I am not qualified to write about this sport. I became a little aware of it when I read about and repeatedly watched the long-running, immensely popular, Oscar-winning movie Free Solo, about Alex Honnold, who performed the breathtaking feat of free solo-climbing El Capitan in Yosemite, the first ever do do so. I learned then that the best of the climbers rarely make it past their forties.

This short film is not a treatise or an explanation, nor does it delve deeply into the backgrounds of its subject(s), as Free Solo does. Its charm is that it's more like notes home, penned mostly by the main guys involved, two American climbers, who went to India with a new Indian friend who has suggested they come and experience ice climbing there, and give some tips to the local enthusiasts. They do more than that. Collaborating, they climb and name a dozen or so of the world's most challenging ice climbs. The biggest one, Snow Leopard, which they make safer for the local climbers, they give this name to because approaching it they find very fresh tracks of a very large snow leopard - a big cat tracking them.
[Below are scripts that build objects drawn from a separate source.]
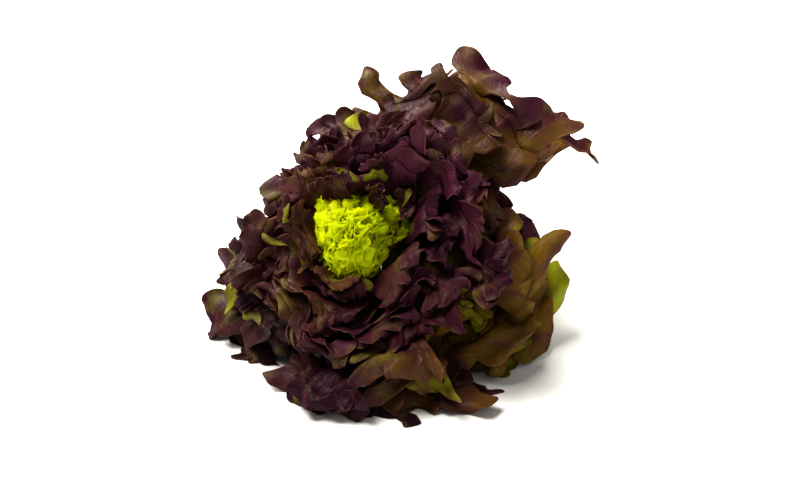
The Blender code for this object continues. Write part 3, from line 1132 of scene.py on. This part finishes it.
class ShaderBoard(NodeBoard):
    """Adds and links the nodes of one material."""

    def __init__(self, name: str) -> None:
        """Start a material with only its output.

        Args:
            name: The material's name.
        """
        self.material = bpy.data.materials.new(name)
        self.material.use_nodes = True
        self.tree = self.material.node_tree
        self.tree.nodes.clear()
        self.output = self.tree.nodes.new("ShaderNodeOutputMaterial")

    def mix(self, factor: Socket | float, first: Socket | Colour, second: Socket | Colour) -> Socket:
        """Return a mix of two colours."""
        inputs = {0: factor, 6: first, 7: second}
        return self.node("ShaderNodeMix", inputs, data_type="RGBA").outputs[2]

    def value(self, name: str) -> Socket:
        """Return a leaf's attribute."""
        return self.node("ShaderNodeAttribute", attribute_name=name).outputs["Fac"]

    def noise(self, scale: float, detail: float = 2.0) -> Socket:
        """Return noise in object coordinates.

        Args:
            scale: How many blotches lie along a metre.
            detail: How many finer layers it has.

        Returns:
            The noise, from 0 to 1.
        """
        place = self.node("ShaderNodeTexCoord").outputs["Object"]
        inputs = {"Vector": place, "Scale": scale, "Detail": detail}
        return self.node("ShaderNodeTexNoise", inputs).outputs[0]

    def step(self, value: Socket, low: float, high: float) -> Socket:
        """Return a smooth rise from 0 at low to 1 at high."""
        inputs = {0: value, 1: low, 2: high}
        return self.node("ShaderNodeMapRange", inputs, interpolation_type="SMOOTHSTEP").outputs[0]

    def bump(self, height: Socket, distance: float, strength: float = 1.0) -> Socket:
        """Return the normal of a height, in metres at most the distance."""
        inputs = {"Height": height, "Distance": distance, "Strength": strength}
        return self.node("ShaderNodeBump", inputs).outputs[0]

    def principled(self, **inputs: object) -> Socket:
        """Return a Principled BSDF, whose inputs go by the short names above."""
        named = {NAMED_INPUTS[name]: value for name, value in inputs.items()}
        return self.node("ShaderNodeBsdfPrincipled", named).outputs[0]

    def finish(self, surface: Socket) -> bpy.types.Material:
        """Link the surface to the output and return the material."""
        self.tree.links.new(surface, self.output.inputs["Surface"])
        return self.material


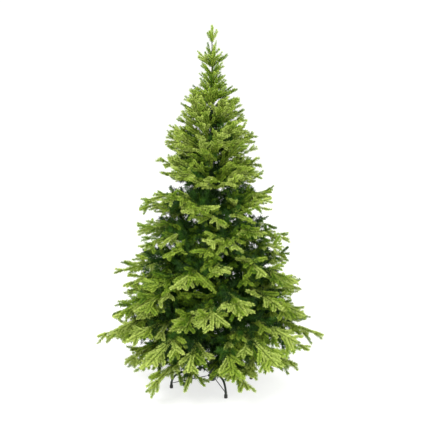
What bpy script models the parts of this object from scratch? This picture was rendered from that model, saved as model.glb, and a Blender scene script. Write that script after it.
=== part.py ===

On the way in they deal with the non-arrival of luggage with all their gear, flat tires, engine breakdown; and on the way out, food poisoning requiring three days in the ICU. But the overwhelming impression is of great pleasure and camaraderie.

This is a record of this whole experience. It's full of jumpy editing and larks, and good times and fellowship, but with dead serious moments that touch you and make you think. In December 2018, alpinists Ari Novak and Karsten Delap made the trip (minus all their luggage, which got sidetracked to Minneapolis and came only weeks later, apparently) to India with local climber and guide Karn Kowshik. He's also a writer, a charmer, and an articulate guy who contributes immeasurably with his words of wisdom to this visual journal.

Elsewhere Karn Kowshik says of his work/sport/life, "Here in the Himalaya, climbing means a lot more than personal achievement. It doen'st matter if you climb, if you succeed, if you fail, if you live, if you die, because here in the Himalaya, whatever you do is between you and the mountains."

Hindu and Buddhist rituals precede an expedition. The climbing is done in respect of nature. "If you come back alive, says Karn, "you have a special connection with whoever, whatever your god is."

This trip to find great tracks of ice and climb them takes the participants to the Himalaya's most remote valley, Spiti, where climbing is about pushing your limits. It was a region rarely seen, let alone climbed in winter. This is a kind of extreme sport that has a profound spiritual quality and is approached with respect and in comradeship and with joy.

I was thrilled.

Himalayan Ice, 46 mins., debuted at the Portland Alpine Film Festival Nov. 2019 and showed at the Bozeman Ice Fest Film Festival. It comes out in digital and on demand Apr. 21, 2020.